# 6" Chimney Flue with Vermont Castings Vigilant



## NYCaver (Sep 23, 2013)

So I bought a house not too long ago and with it came a Vigilant (1977 stamp) that was setup with inadequate heat shielding so we're moving it slightly and building a new surround/hearth. 

In looking into things I discovered that the stove calls for an 8" pipe/flue and the chimney is a 6 inch. The chimney is in the center of the house and looks like it would draft pretty well, going through 2.5 floors and ending above the roof ridge line.

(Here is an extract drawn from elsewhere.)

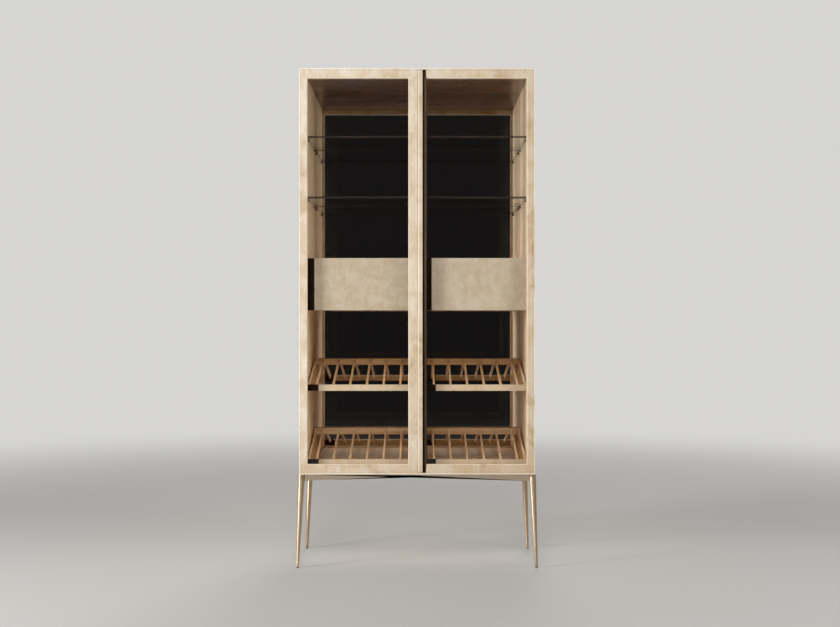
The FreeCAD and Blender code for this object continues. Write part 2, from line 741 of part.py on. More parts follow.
def make_rack(level, side, sign):
    """A sloping bottle rack: front rail, finger pull, and a grid of cheeks, rear rail and slats."""
    name = "rack_%s_%s_" % (level, side)
    left, right = unit_spans(sign)
    low = rack_levels[level]
    rail_top = low + rack_rail_height
    make_front(name, "front_rail", rack_pull_width, left, right, low, rail_top)
    rear_top = rail_top + rack_climb
    centre_x = unit_x * sign
    half = (box_outer_x - box_inner_x) / 2
    cheek = [
        (inner_board_y, low),
        (rack_back_y, low),
        (rack_back_y, rear_top),
        (rear_rail_y, rear_top),
        (inner_board_y, rail_top),
    ]
    pieces = []
    for cheek_low in (centre_x - half, centre_x + half - cheek_board):
        board = new_body("%scheek_%d" % (name, len(pieces)))
        add(board, "YZ", [cheek], cheek_low, cheek_low + cheek_board)
        pieces.append(board)
    inside_x = (centre_x - half + cheek_board, centre_x + half - cheek_board)
    rail_z = (rear_top - rear_rail_height, rear_top)
    pieces.append(box(name + "rear_rail", inside_x, (rear_rail_y, rack_back_y), rail_z))
    slat = [
        (inner_board_y, rail_top - slat_height),
        (rear_rail_y, rear_top - slat_drop - slat_height),
        (rear_rail_y, rear_top - slat_drop),
        (inner_board_y, rail_top),
    ]
    margins = (slat_inner_margin, slat_outer_margin)
    left_margin, right_margin = margins if sign > 0 else margins[::-1]
    first_x = inside_x[0] + left_margin
    slat_pitch = (inside_x[1] - right_margin - first_x) / (slats_per_rack - 1)
    for number in range(slats_per_rack):
        slat_x = first_x + slat_pitch * number - slat_width / 2
        bar = new_body("%sslat_%d" % (name, number))
        add(bar, "YZ", [slat], slat_x, slat_x + slat_width)
        pieces.append(bar)
    group(name + "grid", pieces)


def runner_places():
    """The wall planes and lower edges of all twelve runners, with the way that each faces."""
    levels = [drawer_runner_low]
    for low in rack_levels.values():
        levels.append(low + rack_runner_lift)
    places = []
    for low in levels:
        for wall_x, facing in ((-inner_x, 1), (-post_x, -1), (post_x, 1), (inner_x, -1)):
            places.append((wall_x, facing, low))
    return places


def make_runners():
    """The runners: a fixed channel on each wall and a sliding bar on each box or rack."""
    tracks = []
    slides = []
    half = runner_width / 2
    for wall_x, facing, low in runner_places():
        number = len(tracks)
        high = low + runner_height
        web_x = wall_x + runner_wall * facing
        mouth_x = wall_x + (half + runner_wall) * facing
        channel = [
            (wall_x, low),
            (mouth_x, low),
            (mouth_x, low + runner_wall),
            (web_x, low + runner_wall),
            (web_x, high - runner_wall),
            (mouth_x, high - runner_wall),
            (mouth_x, high),
            (wall_x, high),
        ]
        track = new_body("track_%d" % number)
        add(track, "XZ", [channel], *runner_y)
        tracks.append(track)
        box_x = wall_x + runner_width * facing
        bar_x = wall_x + (runner_wall + seat_gap) * facing
        span = (bar_x, box_x) if facing > 0 else (box_x, bar_x)
        up = (low + runner_wall + seat_gap, high - runner_wall - seat_gap)
        slides.append(box("slide_%d" % number, span, runner_y, up))
    group("runner_tracks", tracks)
    group("runner_slides", slides)


def make_leg(label, x_sign, y_sign):
    """A turned, tapered leg that leans outwards, with the plate that holds it under the body."""
    lean_x = tip_x - top_x
    lean_y = tip_y - top_y
    lean = diagonal(lean_x, lean_y)
    length = diagonal(lean_x, lean_y, leg_root)
    turned = new_body(label + "_turned")
    profile = sketch_on(turned, "XZ", ZERO)
    corners = [(ZERO, ZERO), (ZERO, -length), (leg_tip_radius, -length)]
    for angle in shoulder_angles:
        drawn_in = leg_shoulder * (1 - cos(radians(angle)))
        sunk = leg_shoulder * (1 - sin(radians(angle)))
        height = ZERO if angle == shoulder_angles[-1] else -sunk
        corners.append((leg_top_radius - drawn_in, height))
    draw_outline(profile, corners)
    spin = turned.newObject("PartDesign::Revolution", label + "_spin")
    spin.Profile = profile
    upright = [feature for feature in turned.Origin.OriginFeatures if feature.Role == "Z_Axis"][0]
    spin.ReferenceAxis = (upright, [""])
    spin.Angle = full_turn
    doc.recompute()
    turned.Placement = Placement(Vector(), Rotation(Vector(1, 0, 0), 1))
    place(turned, top_x * x_sign, top_y * y_sign, leg_root)
    across = "%s / %s" % ((lean_y * y_sign).text, lean.text)
    along = "%s / %s" % ((lean_x * -x_sign).text, lean.text)
    turned.setExpression("Placement.Rotation.Axis.x", across)
    turned.setExpression("Placement.Rotation.Axis.y", along)
    turned.setExpression("Placement.Rotation.Angle", "atan(%s / %s)" % (lean.text, leg_root.text))
    outer_x = side_x - corner_plate_inset
    outer_y = back_y - corner_plate_inset
    far_x = outer_x - corner_plate_width
    far_y = outer_y - corner_plate_width
    corner = [(outer_x, far_y), (outer_x, outer_y), (far_x, outer_y)]
    plate = new_body(label + "_plate")
    add(plate, "XY", [[(x * x_sign, y * y_sign) for x, y in corner]], leg_top, leg_height)
    held = fuse(label + "_held", [turned, plate])
    foot_x = (tip_x * x_sign - leg_top_radius, tip_x * x_sign + leg_top_radius)
    foot_y = (tip_y * y_sign - leg_top_radius, tip_y * y_sign + leg_top_radius)
    below = box(label + "_below", foot_x, foot_y, (-glide_height, glide_height))
    leg = doc.addObject("Part::Cut", label)
    leg.Base = held
    leg.Tool = below
    return leg


def make_rail(label, plane, centre, end, lean):
    """A rail between two legs, with ends that follow them and an underside that rises to the middle."""
    rail_low = leg_top - base_rail_height
    outline = [
        (end, leg_top),
        (-end, leg_top),
        (-(end + lean), rail_low),
        (ZERO, leg_top - base_rail_middle),
        (end + lean, rail_low),
    ]
    rail = new_body(label)
    half = base_rail_board / 2
    add(rail, plane, [outline], centre - half, centre + half)


def make_base():
    """Four legs with glides, and the rails between them."""
    legs = []
    glides = []
    for side, x_sign in (("left", -1), ("right", 1)):
        for end, y_sign in (("front", -1), ("rear", 1)):
            label = "leg_%s_%s" % (end, side)
            legs.append(make_leg(label, x_sign, y_sign))
            foot = (tip_x * x_sign, tip_y * y_sign, ZERO)
            glides.append(rod(label + "_glide", glide_radius, glide_height, *foot))
    group("legs", legs)
    group("leg_glides", glides)
    reach = leg_top_radius + seat_gap
    taper = leg_top_radius - leg_tip_radius
    lean_x = (tip_x - top_x + taper).scaled_by(base_rail_height, leg_root)
    lean_y = (tip_y - top_y + taper).scaled_by(base_rail_height, leg_root)
    make_rail("base_rail_front", "XZ", -top_y, top_x - reach, lean_x)
    make_rail("base_rail_rear", "XZ", top_y, top_x - reach, lean_x)
    make_rail("base_rail_left", "YZ", -top_x, top_y - reach, lean_y)
    make_rail("base_rail_right", "YZ", top_x, top_y - reach, lean_y)


make_carcass()
make_drawer_case()
make_shelves()
make_door("left", -1, left_meeting_x, left_meeting_width)
make_door("right", 1, right_meeting_x, right_meeting_width)
make_meeting_stiles()
make_pivots_and_catch()
for side, sign in (("left", -1), ("right", 1)):
    make_drawer(side, sign)
    for level in rack_levels:
        make_rack(level, side, sign)
make_runners()
make_base()
doc.recompute()

# A sub-part is every solid object that nothing else is made from
parts = []
for thing in doc.Objects:
    if {"Invalid", "Error"} & set(thing.State):
        raise RuntimeError("%s failed: %s" % (thing.Label, thing.State))
    solid = thing.TypeId == "PartDesign::Body" or thing.TypeId.startswith("Part::")
    users = [user for user in thing.InList if user.TypeId.startswith("Part::")]
    if solid and not users:
        parts.append(thing)
for thing in parts:
    if thing.Shape.isNull() or not thing.Shape.isValid() or not thing.Shape.Solids:
        raise RuntimeError("%s has no valid shape" % thing.Label)
os.makedirs("parts", exist_ok=True)
for thing in parts:
    thing.Shape.exportStep("parts/%s.step" % thing.Label)
print("%d sub-parts written" % len(parts))
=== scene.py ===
import math

import bmesh
import bpy
import numpy as np
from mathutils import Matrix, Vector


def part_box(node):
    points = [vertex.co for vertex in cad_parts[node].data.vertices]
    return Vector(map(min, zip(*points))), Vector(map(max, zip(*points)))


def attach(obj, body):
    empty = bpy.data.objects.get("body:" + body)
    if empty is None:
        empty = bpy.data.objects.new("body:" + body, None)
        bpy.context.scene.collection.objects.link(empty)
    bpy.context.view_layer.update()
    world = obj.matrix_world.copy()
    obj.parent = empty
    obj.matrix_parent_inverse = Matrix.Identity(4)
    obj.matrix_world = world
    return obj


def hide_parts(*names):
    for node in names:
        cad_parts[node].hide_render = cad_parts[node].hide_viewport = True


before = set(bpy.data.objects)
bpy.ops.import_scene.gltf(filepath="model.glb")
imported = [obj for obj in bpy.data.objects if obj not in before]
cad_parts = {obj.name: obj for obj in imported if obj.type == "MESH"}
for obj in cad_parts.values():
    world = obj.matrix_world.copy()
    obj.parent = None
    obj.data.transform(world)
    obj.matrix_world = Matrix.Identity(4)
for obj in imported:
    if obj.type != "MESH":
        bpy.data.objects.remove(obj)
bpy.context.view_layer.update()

bl_info = {
    "name": "Bar cabinet looks",
    "version": (1, 0, 0),
    "blender": (4, 5, 0),
    "location": "3D View > Sidebar > Bar Cabinet",
    "description": "Dresses the packed bar cabinet with fine edges, veneers, metals and glass",
    "category": "Object",
}

MM = 0.001


# Sizes and colours that a user may change

class CabinetSizes(bpy.types.PropertyGroup):
    """Sizes of the details that the looks add."""

    door_edge: bpy.props.FloatProperty(
        name="Door edge", description="Rounding of the door frames, the grip strip and the bead behind it",
        default=0.6 * MM, min=0, unit="LENGTH")
    door_fullness: bpy.props.FloatProperty(
        name="Door fullness", description="How far the veneered frame fills the gap round the doors",
        default=0.9 * MM, min=0, max=1.0 * MM, unit="LENGTH")
    carcass_edge: bpy.props.FloatProperty(
        name="Carcass edge", description="Rounding of the carcass boards' edges",
        default=0.5 * MM, min=0, unit="LENGTH")
    pane_bevel: bpy.props.FloatProperty(
        name="Pane bevel", description="Width of the bevel round the panes",
        default=2.4 * MM, min=0, unit="LENGTH")
    board_edge: bpy.props.FloatProperty(
        name="Board edge", description="Rounding of drawer fronts, rails and slats",
        default=0.8 * MM, min=0, unit="LENGTH")
    fine_edge: bpy.props.FloatProperty(
        name="Fine edge", description="Rounding of the finger pulls and other narrow pieces",
        default=0.3 * MM, min=0, unit="LENGTH")
    shelf_edge: bpy.props.FloatProperty(
        name="Shelf edge", description="Rounding of the glass shelves",
        default=1.2 * MM, min=0, unit="LENGTH")
    metal_edge: bpy.props.FloatProperty(
        name="Metal edge", description="Rounding of the base's metal plates and rails",
        default=0.5 * MM, min=0, unit="LENGTH")
    leg_shoulder: bpy.props.FloatProperty(
        name="Leg shoulder", description="Rounding at the top of the legs",
        default=4 * MM, min=0, unit="LENGTH")


def linear(*levels):
    """8-bit sRGB values as linear light: v / 12.92 below 0.04045, else ((v + 0.055) / 1.055) ^ 2.4."""
    shares = [level / 255 for level in levels]
    return tuple(v / 12.92 if v <= 0.04045 else ((v + 0.055) / 1.055) ** 2.4 for v in shares)


def colour_property(name, description, red, green, blue):
    """A colour given by its 8-bit values, kept in linear light."""
    return bpy.props.FloatVectorProperty(
        name=name, description=description, subtype="COLOR", size=3,
        default=linear(red, green, blue), min=0, max=1)


class CabinetColours(bpy.types.PropertyGroup):
    """Colours of the finishes."""

    veneer_pale: colour_property("Veneer, pale", "Pale clouds of the frame veneer", 235, 223, 205)
    veneer_gold: colour_property("Veneer, gold", "Golden clouds of the frame veneer", 211, 187, 153)
    veneer_ochre: colour_property("Veneer, ochre", "Ochre patches of the frame veneer", 178, 146, 106)
    front_pale: colour_property("Front, pale", "Pale tone of the drawer fronts", 203, 188, 165)
    front_deep: colour_property("Front, deep", "Deeper tone of the drawer fronts", 184, 164, 137)
    rack_pale: colour_property("Rack front, pale", "Pale clouds of the rack fronts", 216, 197, 168)
    inner_light: colour_property("Inside, light", "Light grain of the inner veneer", 250, 230, 198)
    inner_dark: colour_property("Inside, dark", "Dark grain of the inner veneer", 226, 192, 150)
    deck_light: colour_property("Deck, light", "Light grain of the floor and the drawer case", 248, 224, 192)
    deck_dark: colour_property("Deck, dark", "Dark grain of the floor and the drawer case", 224, 190, 152)
    # Painted shade: the ceiling has the inner veneer's grain, made darker for the shade it lies in
    ceiling_shaded_light: colour_property("Ceiling, light", "Light grain of the ceiling", 140, 99, 68)
    ceiling_shaded_dark: colour_property("Ceiling, dark", "Dark grain of the ceiling", 88, 60, 40)
    # Painted highlight: the carcass's front edge is paler than its veneer, for the light its rounded edge
    # catches
    lip_highlight: colour_property("Lip", "Pale edge of the carcass round the doors", 250, 241, 226)
    trim: colour_property("Trim", "Fine bead that holds the panes", 240, 224, 194)
    groove: colour_property("Groove", "Brown metal of the finger groove", 104, 84, 68)
    rack_light: colour_property("Rack, light", "Light grain of the rack wood", 242, 212, 168)
    rack_dark: colour_property("Rack, dark", "Dark grain of the rack wood", 208, 166, 118)
    leg_metal: colour_property("Leg metal", "Turned metal of the legs", 222, 198, 168)
    rail_metal: colour_property("Rail metal", "Satin metal of the base rails", 240, 220, 194)
    # Painted shadow: the pulls and the groove liner are real metal parts, made very dark to stand in for the
    # shadow the door stiles cast on them
    bronze: colour_property("Bronze", "Dark metal of the finger pulls", 60, 42, 30)
    floor: colour_property("Floor", "Plain studio floor", 214, 212, 209)
    background: colour_property("Background", "Plain studio background", 214, 213, 211)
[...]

The stove has been used for years this way, but I'm worried that we'll be cleaning the chimney constantly or have to run the stove at below capacity. Does anyone have a similar experience and should I be very concerned? Do chimney liners generally improve the drafting of an older chimney?

Thanks!


----------



## peakbagger (Sep 23, 2013)

Generally a center interior chimney will draft quite well. Generally flue sizes are based on a worst case installation. If you burn dry wood and don't try to ram if full of wood then shut the damper down, you shouldn't have creosote issues with an interior chimney. As long as the chimney has a standard clay liner in good condition, I wouldn't install a additional liner as you will loose more interior volume. The only time I expect you will see an issue with the chimney size is starting from cold with cold chimney.


----------



## marco nunes (Sep 23, 2013)

sounds like you will have good draff . if you take a look in the manuel i think ive seen somewhare if you run in fireplace mode  meaning front doors open the flue needs to be 8 inches. Ive run that stove for a year now and never really had any need to leave the front doors open.i like the fact your chimmney is is the center of your house that will help with draft and creosote issues . the main thing is check your gasket and seams for leaks other than that great stove tons of heat good luck.


----------



## NYCaver (Sep 25, 2013)

Thanks for the help guys. You've boosted my confidence that I can make this work.


----------